Revenue per available room fell 69.5% to $28.32 for the same period, and the average daily rate fell 30.2% to $93.41. The RevPAR decrease was unprecedented, and worse than declines following Sept. 11, 2001, and the 2008 financial crisis, STR senior vice president of lodging insights Jan Freitag said in a news release.
With most U.S. events canceled, group occupancy fell to 1%, in a year-over-year RevPAR decline of 96.6%.
“Seven of 10 rooms were empty around the country,” he said. “That average is staggering on its own, but it’s tougher to process when you consider that occupancy will likely fall further.”
Data for the top 25 U.S. markets was worse than data for the country as a whole, with occupancy falling 66.3%, to 26.2%; average daily rate falling 35.2% to $105.40; and RevPAR falling 78.2% to $27.59.
The worst declines in all three metrics were in the San Francisco/San Mateo, Calif., area, where occupancy fell 80.7%, to 16.6%, average daily rate fell 44.7% to $151.25 and RevPAR fell 89.3% to $25.08.

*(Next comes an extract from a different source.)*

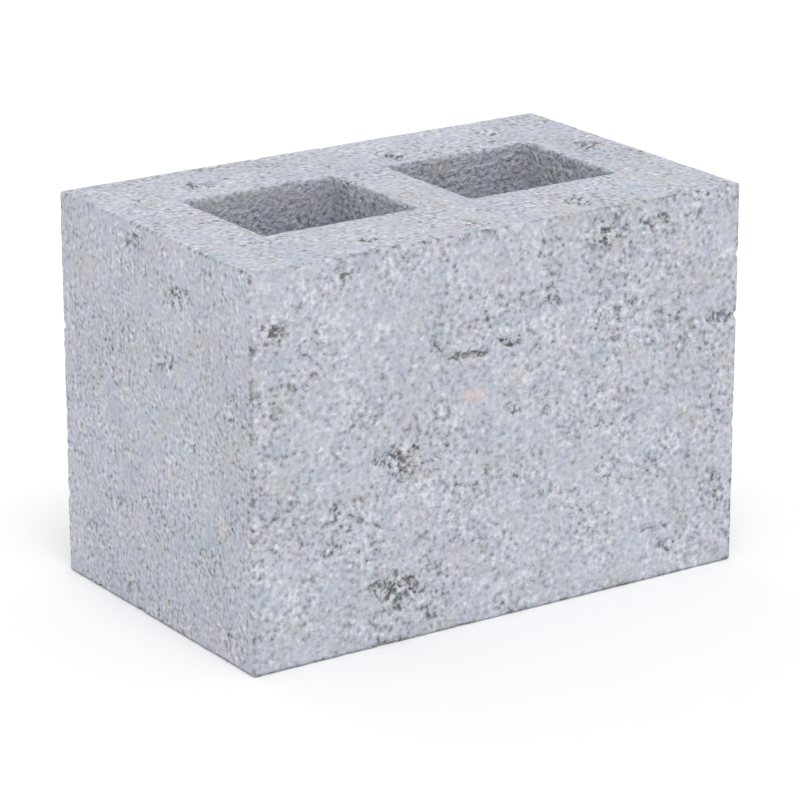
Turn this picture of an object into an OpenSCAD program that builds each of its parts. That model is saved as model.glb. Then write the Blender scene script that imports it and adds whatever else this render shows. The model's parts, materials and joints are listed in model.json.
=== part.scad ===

In New York, RevPAR fell 86.5% to $26.98 and occupancy fell 80.5% to 16.8%. In New Orleans, RevPAR fell 86.5% to $20.02 and occupancy fell 76.0%, to 20.2%.
Robert W. Baird analyst Michael Bellisario said in a note that the metrics are likely to decline further as cities, and potentially air travel, shut down across the country.
While major hotel companies appear sufficiently well-capitalized to survive, Bellisario wrote, “Investor sentiment is quite negative and many of our conversations have been focused on liquidity risks and the likelihood of hotel companies remaining going concerns — worst-case scenarios have begun to be priced into stock prices.”